3
votes

I am pretty new to SSIS and we've got a client who's got pretty large data sets to deal with.

One table has over 190 million rows. Every month they replace this data with data from a CSV file (about 40GB in size). This was done as a step in an SSIS package.

Now they only want to replace data after a certain date (the smallest date in the CSV file), so instead of sending data all the way from 1997 they only send data from 2010 and onwards.
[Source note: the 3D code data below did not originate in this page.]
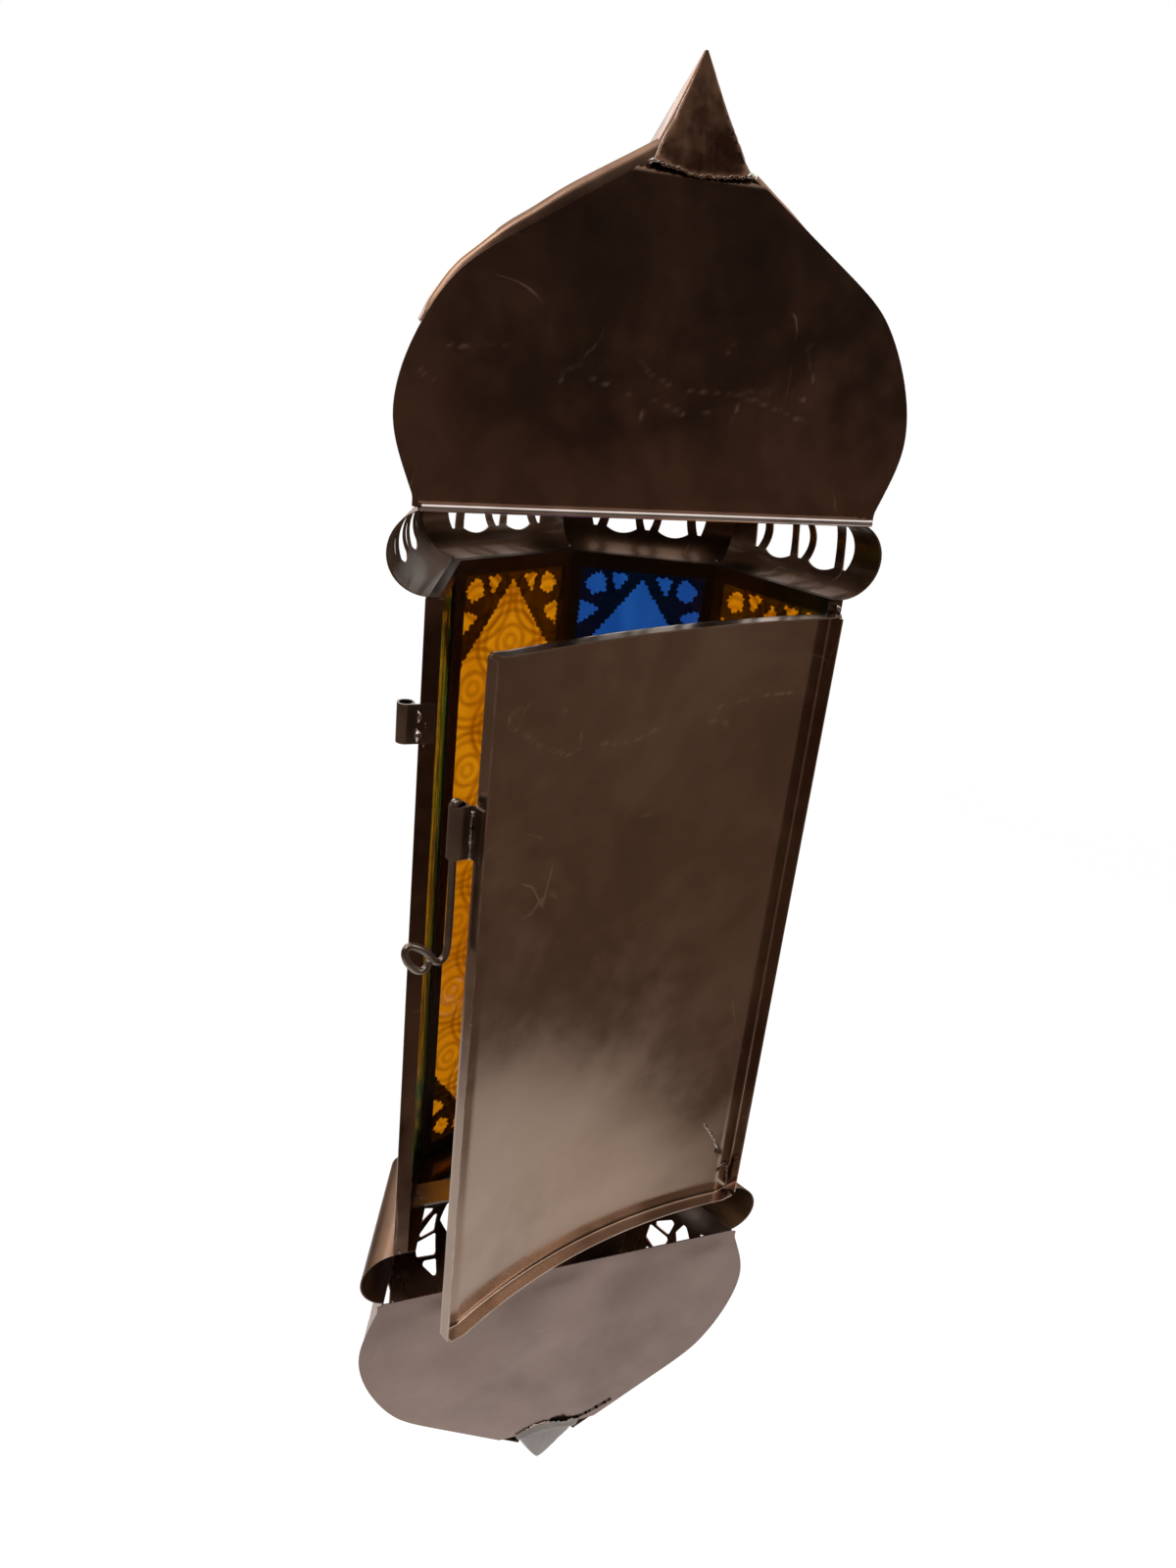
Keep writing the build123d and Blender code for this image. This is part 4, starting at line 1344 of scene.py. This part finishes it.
@dataclass
class LatchBolt:
    """The latch's wire, with a domed head above and a finger loop below."""

    x: float = 105.6
    y: float = -3.0
    radius: float = 1.6
    head: Sequence[Flat] = (
        (-65.05, 0.35), (-65.2, 1.0), (-65.5, 1.55), (-66.0, 2.0), (-66.7, 2.2), (-67.3, 2.18),
        (-67.55, 1.9),
    )
    wire: Sequence[Flat] = (
        (0.0, -68.2), (0.0, -80.0), (-0.1, -92.0), (-0.3, -104.0), (-0.4, -117.0), (-0.3, -127.0),
        (-0.2, -131.6), (0.9, -136.0), (3.4, -137.8), (6.2, -136.2), (8.8, -132.4), (13.2, -128.6),
        (17.6, -126.4), (19.4, -127.4), (19.7, -130.2), (18.2, -134.0), (14.8, -138.0),
        (11.6, -139.8), (9.2, -138.6), (7.6, -135.4),
    )

    def build(self) -> bpy.types.Object:
        """Build the bolt in place of its node."""
        line = [door_row(self.x, self.y, z) for z, _ in self.head]
        radii = [radius * MM for _, radius in self.head]
        run = through([door_row(self.x + dx, self.y, z) for dx, z in self.wire], 0.9 * MM)
        line += run
        for point in run:
            place = point / MM
            radii.append(self.radius * (1 + 0.05 * noise.noise(place / 4)) * MM * 0.98)
        radii[-1] *= 0.7
        piece = swept("bolt_wire", line, radii, 18)
        return hang(piece, Body.BOLT, "steel_wire", "wire", "latch_bolt")


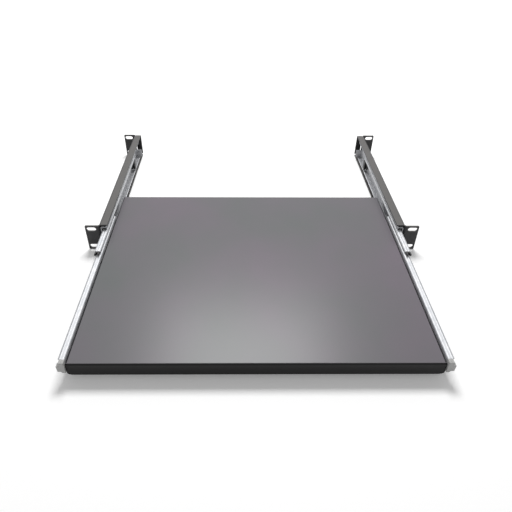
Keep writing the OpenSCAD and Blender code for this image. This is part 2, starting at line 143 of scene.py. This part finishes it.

The way we approached this was:

  1. Truncate "temp_table" (SQL Statement Task)
  2. Read all data from "data.csv" (Flat File Source)
    • Multicast
      1. Insert all data to "temp_table" (OLE DB Destination)
        • This is done in batches of 75k rows per batch
      2. Set a variable "minDate" to the smallest date value in "data.csv" (Script Component)
  3. Delete all rows in "destination_table" where the date value is larger than "minDate" (SQL Statement Task)
    • This is done in batches of 100k rows per batch
  4. Insert all rows from "temp_table" to "destination_table" (OLE DB Source -> OLE DB Destination)
    • This is done in batches of 75k rows per batch

Using this approach we are inserting data to "temp_table" at an average rate of 60k rows/second.

The deletion phase in "destination_table" deletes ~40k rows/second, and the second insert phase (from "temp_table" to "destination_table") operates at a speed of ~80k rows/second.

Is this speed average for this type of job? Is it too slow? What would you do to improve it?

TL;DR

We are inserting data to an MSSQL database table using SSIS at a rate of ~4-5 million rows per minute and deleting data at a rate of ~2.5 million rows per minute. Is that acceptable?

1
How about [CSV] ==(all rows)=> [Conditional Split (by date)] ==(matching rows)=> [OLEDB Destination]? - Tomalak
@Tomalak Thanks for the input! The problem is that the rows will not be matching in any way. It is "unknown" data with no identifiers whatsoever and 50 columns that can vary from the last point of insertion. There might be 5000 rows that have the column "referee" set to "abc123" in the data set from last month, and only 300 in the set from this month... The wanted result then is that the final table should only have 300 rows with "referee" set to "abc123". - Emil Larsson
Is it too slow? What is the SLA for the data refresh process? In your loading of your temp table, I can think of two optimizations I would try. The first is to replace the script task with the native Aggregation task. But that's only if you feel you must capture that value in there. My preference would be to load all the data to the table. I would then add an Execute SQL Task to find the minimum insert date. Test, see which is faster. If temp table and destination are on the instance, skip all of that and just write the SQL to delete and insert and put that in an Execute SQL task. - billinkc
if you want better tuning thoughts, show us the source file definition, temp and final destination table structure, the flat file connection manager's column definition. A sample of the data wouldn't hurt, there are some tricks we might be able to do there. When the package is running, what is it waiting on (disk, memory, cpu, network)? What version of SQL Server are you working with? Standard or Enterprise edition? - billinkc
In case you are deleting all rows from specific date, consider using partitions. Deleting a partition is as fast as truncating. It is an enterprise feature. - Ako

1 Answers

1
votes

The Rows/second average depends on each case. To know if it enough we have to know how your final table are configured which are the hardware configs of your database server...

To improve performance we always see first the I/O. If we can do something in write or do something in read...

In write we could do something like: Use a SSIS component called "Balanced Data Distributor", that uses the power of processor to make write in parallel. Make your table partitioned in multiples disks to write data simultaneously.

In read you could partition the file in multiples files to read simultaneously.

I don't know if I helped you... but that is what I think.